Issue (i): Whether the recovery of customs duty, confiscation and penalties under Section 28AAA of the Customs Act, 1962 were valid where the SEIS scrips had been obtained on a mis-declaration of the nature of services and had already been cancelled by the DGFT.
Analysis: Section 28AAA applies where an instrument is obtained by collusion, wilful misstatement or suppression of facts and is later utilised by a person other than the issuee. The SEIS framework under the Foreign Trade policy permitted duty credit scrips for notified services only, and the record showed that the services were wrongly declared as eligible consulting services though they were IT/ITES services not covered by the notified list. The DGFT had already cancelled the scrips void ab initio after investigation, which established that the instrument had been wrongly obtained. Once the cancellation stood unchallenged, customs authorities were competent to recover the duty relatable to utilisation of the scrips and to sustain confiscation and penalties for the deliberate mis-declaration.
Conclusion: The invocation of Section 28AAA, the duty demand, confiscation under Sections 111(m) and 111(o), and the penalties on the company were upheld.
Issue (ii): Whether the penalty imposed on the Chief Financial Officer under Sections 112(a) and 114AA of the Customs Act, 1962 was sustainable.
Analysis: The Chief Financial Officer's statement had admitted ineligibility for SEIS benefit and the duty had been voluntarily paid with interest.
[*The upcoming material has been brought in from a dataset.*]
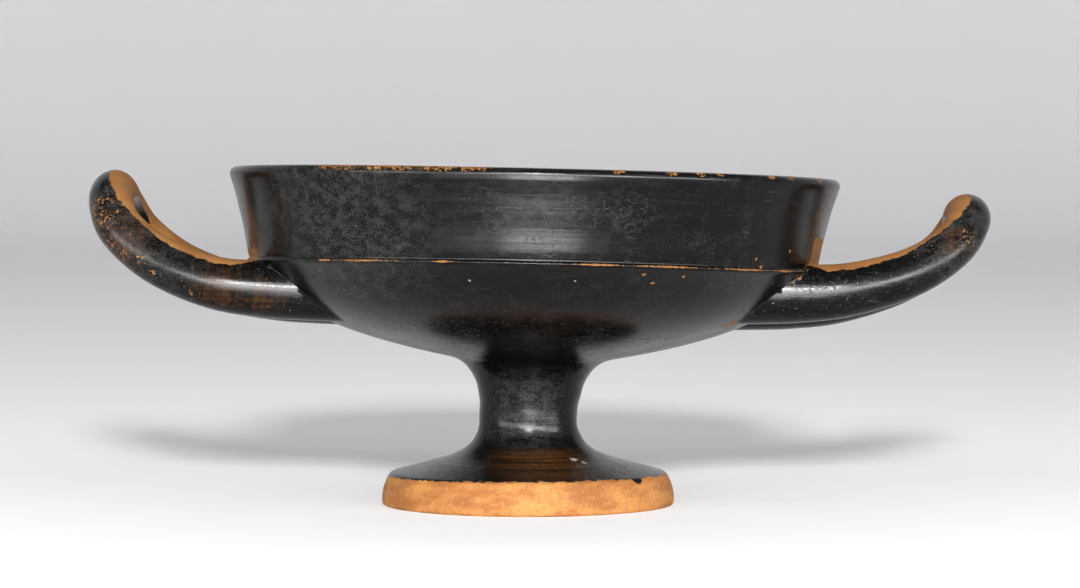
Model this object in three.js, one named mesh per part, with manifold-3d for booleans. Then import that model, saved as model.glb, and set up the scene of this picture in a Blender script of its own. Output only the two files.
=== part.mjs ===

The role attributed to him was that of an employee acting under the company's directions, and the company itself had already been penalised. On these facts, separate penal liability on him was not justified.
Conclusion: The penalty imposed on the Chief Financial Officer was set aside.
Final Conclusion: The customs demand and consequential action were sustained against the company, while the personal penalty on the Chief Financial Officer was deleted, resulting in partial relief to the assessee side.
Ratio Decidendi: When a duty credit scrip is procured by wilful misstatement or suppression of facts and the competent FTDR authority has already cancelled it as void ab initio, customs recovery under Section 28AAA is maintainable; however, a separate penalty on an individual employee is unsustainable absent an independent basis for personal culpability.